Xenoplanet is a beautiful open-world adventure game. Players can choose to explore an infinite procedural world, or rifle with danger from hostile robots. Whether they choose to take back their world or simply enjoy the freedom to explore, Xenoplanet offers players endless possibilities.
Team: Martin Allsbrook, Lucca Chiappetta
Role: Procedural World Gen, AI, Scripting, QA, Sound
Tools used: Unity, C#, Audacity
Timeline: November 2022 – April 2023
My contributions to Xenonplanet include developing the game’s real time procedural generation systems from the ground up. Designing and implementing combat mechanics and enemy AI that aligned with our desired aesthetics. As well as working as the general scripter and designer, creating the inventory system, world interactions, item drops and more.
I’ve always had a love for large open game worlds, especially procedurally generated ones and the and the replayability they create in exploration games. Because of this one of my main goals for Xenoplanet was to explore implementing a procedural open world.
To create Xenoplanet’s infinite world new chunks have to constantly be loaded around the player. Normally generating a chunk’s heightmap or placing grass would take much longer than the length of a frame, constantly causing annoying lag spikes for the player.
I was able prevent lag spikes like this by breaking up large chunks of calculation with coroutines that allow them to be carried out over several frames. This allows a small amount of calculation to be done each frame rather than slowing down the game to do it all at once.
Each chunk in Xenoplanet needed 4096 grass objects placed at specific heights and orientations, and in Unity the Instantiate method used to create new objects is notoriously slow. This created a unique challenge, as even if I broke up the grass instantiation with coroutines it would take a impractical amount of time
The solution to this was to use object pooling. Rather than instantiating every grass object on each chunk I loaded the scene with 25 objects each containing one set of 4096 grass objects. I could then reuse these 25 objects by moving them to the 5x5 area of chunks around the player, making the world seem covered in grass without ever having to create any new grass.
When chunks are removed from the scene they are are deactivated and saved to a C# dictionary of every chunk that has been loaded so far. Whenever the player is loading new chunks the dictionary is checked first to make sure they chunk hasn’t already been generated. This allows the changes the player makes to chunks to be saved when the player returns to the chunk, and reduces loading time when visiting chunks that have already been generated.

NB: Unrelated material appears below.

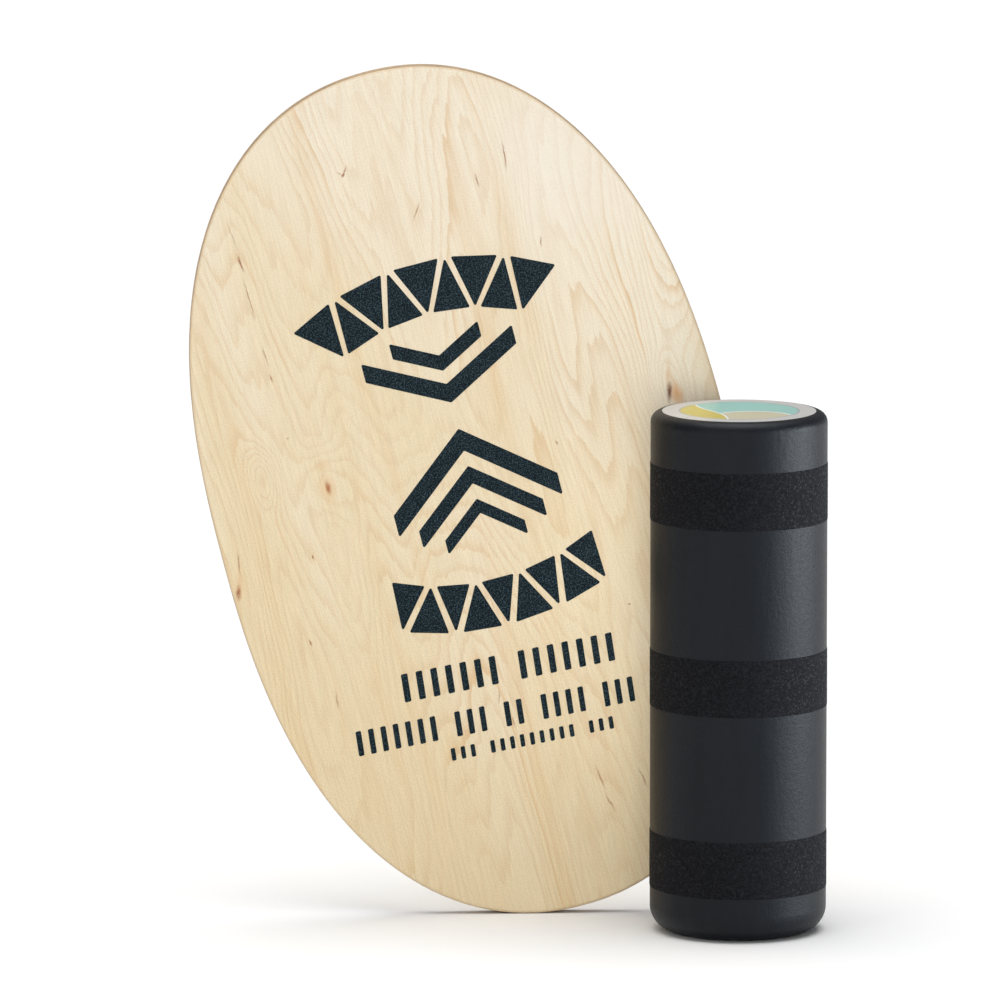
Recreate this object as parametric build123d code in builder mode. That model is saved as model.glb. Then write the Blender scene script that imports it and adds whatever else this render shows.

One of my main aesthetic goals when creating Xenoplanet was to create intense encounters that put the player on the edge of their seat. Many survival games accomplish this by putting the players hours of hard work on the line but that conflicted with our goal of creating a shorter term less grindy experience. In order to accomplish both these aesthetics I had to look towards the combat mechanics and dynamics between the player and enemies.
Our first decision was to make the game permadeath. This immediately increased the stakes of every enemy encounter as all the players progress was put on the line. Even though the game only lasts 10 minutes dying to an enemy would put the player right back where they started
The second mechanic I implemented was enemy awareness. All enemies have a limited field of view and max view distance. However once the player is seen other enemies in the surrounding area are also alerted to the player's position and more difficult enemies are spawned. Together these two mechanics forced the player into a more methodical and sneaky playstyle where one wrong move meant serious consequences.
Finally we gave the player very limited ammo and added critical hit spots to the enemies. The player typically finds themselves with around 5 to 10 arrows in their inventory with a maximum of 20 (10 normal, 10 explosive). Without critical hits it takes around 3 to 6 arrows to kill an enemy depending on the type of arrow and enemy, around 60% of the arrows the player is typically holding. However by using critical hits the player can kill enemies in only 1 or 2 arrows greatly reducing the time to kill and the resources expended.